Wow, really? I've always thought that Cargo by default forces a package into one particular version. And that a particular package in multiple versions is something people opt into only in rare circumstances (similarly as in Java/Maven/shadowing case).
I still wish at one point binary sizes are taken seriously though. But I am aware that it's likely (a) not at all a priority currently, and (b) a gigantic effort.
I’m not sure what “taken seriously” would mean to you, but I work in embedded. We get the Rust compiler to spit out programs in the hundreds or thousands of bytes regularly. Binary sizes are more about the people doing the programming than the compiler missing some sort of crucial technology.
I get that this is possible with `no_std` but that's not an option for me.
Guess I'll dig out the guides for reducing binary sizes but last time I needed tokio + opentelemetry + a Prometheus adapter my release binary was always at least 5MB.
Also sorry, didn't mean to come off as dismissive. It's just that to me 5MB is quite a lot and should be shrinkable. I keep wondering if the compiler/linker tech can help Rust there.
It’s all good! I don’t think you were being dismissive at all. I don’t even contribute to the Rust project anymore, and in fact wish they’d prioritize various toolchain improvements. Just in this specific case I don’t really think there’s anything to be done. All the standard stuff is already in there. But maybe I’m wrong!
Is that 5MB with or without symbols? Note that on Linux, binaries aren't stripped by default.
Having said that, if your binary ended up including a hyper-based HTTP server and a TLS implementation, and was built with the default release profile (optimizing for speed rather than size), I can believe it would reach 5MB stripped.

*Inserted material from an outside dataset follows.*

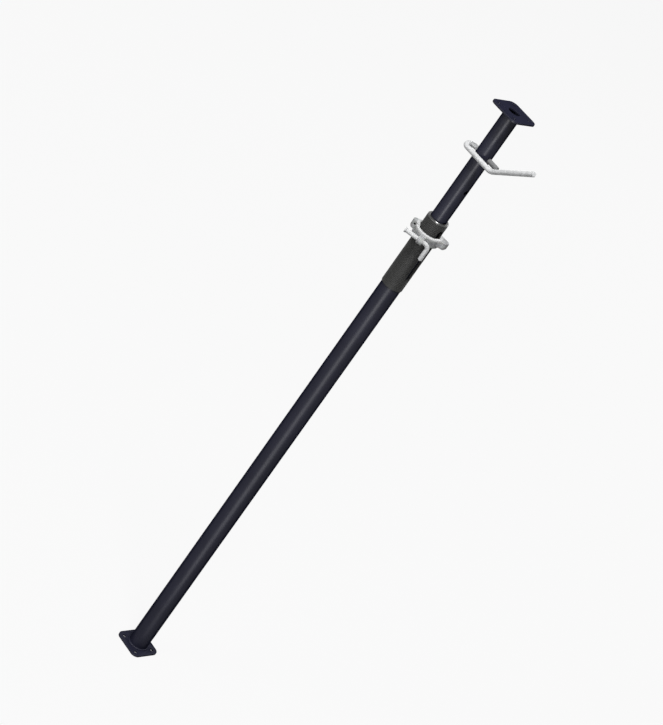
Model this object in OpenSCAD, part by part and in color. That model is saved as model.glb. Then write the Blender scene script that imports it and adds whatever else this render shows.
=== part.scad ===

Take out that last line if you need to recover from panics at runtime. So far, in my limited use of Rust, I haven't had to. Anyway, those are all the easy tweaks to reduce binary size.
Had the first two already. I always prefer to optimize for speed and not size but just for the heck of it I enabled it. Wasn't super sure about the panic thing so I never used it but your comment is reassuring so I will just leave it in.
From 5.0M to 3.0M, not bad!
Turned the optimization for speed back on -- 4.4M! Wow.
This doesn't sound too bad, and functions* that are not changing could, in theory, also be unified, although a single change in one of the transitive functions called might force you to keep multiple versions.
I'm not really familiar with packaging problems and obviously quadratic is worse than linear, but is having no duplicates a real alternative?
(Disclaimer: I'm mostly guessing here, but am I missing something important?)
AFAIU the choice here also considers how easily things will build and link, and whether your package manager/build tool will need a SAT-solver to figure out which version of each library to use, and even then you can still run into unsatisfiable restrictions (`Could not resolve dependencies`) if libraries are not adequately updated/maintained.
It seems that by allowing duplication "only" pay for the libraries that are not updated (including all their deps), which means that you are trading computer resources (disk, cpu?) for human time updating and debugging, which might be a really good deal, especially if you only end up with duplicates in the cases where you lack the human time to keep all deps updated.
One could argue that the time cost of maintaining the libraries can only be deferred so there's no benefit deferring it, but the time people using the libraries save because they don't need the libraries to get updated if they have enough disk is probably what made Rust and NPM just duplicate dependencies.
That's one of my very few gripes with Rust: compared to what Zig / C / C++ can produce, Rust's release binaries are quite huge. There's likely a lot of possible work to be done in the area of tree shaking and generally only leaving in what's actually used in the final binary. I hope this becomes a priority soon-ish.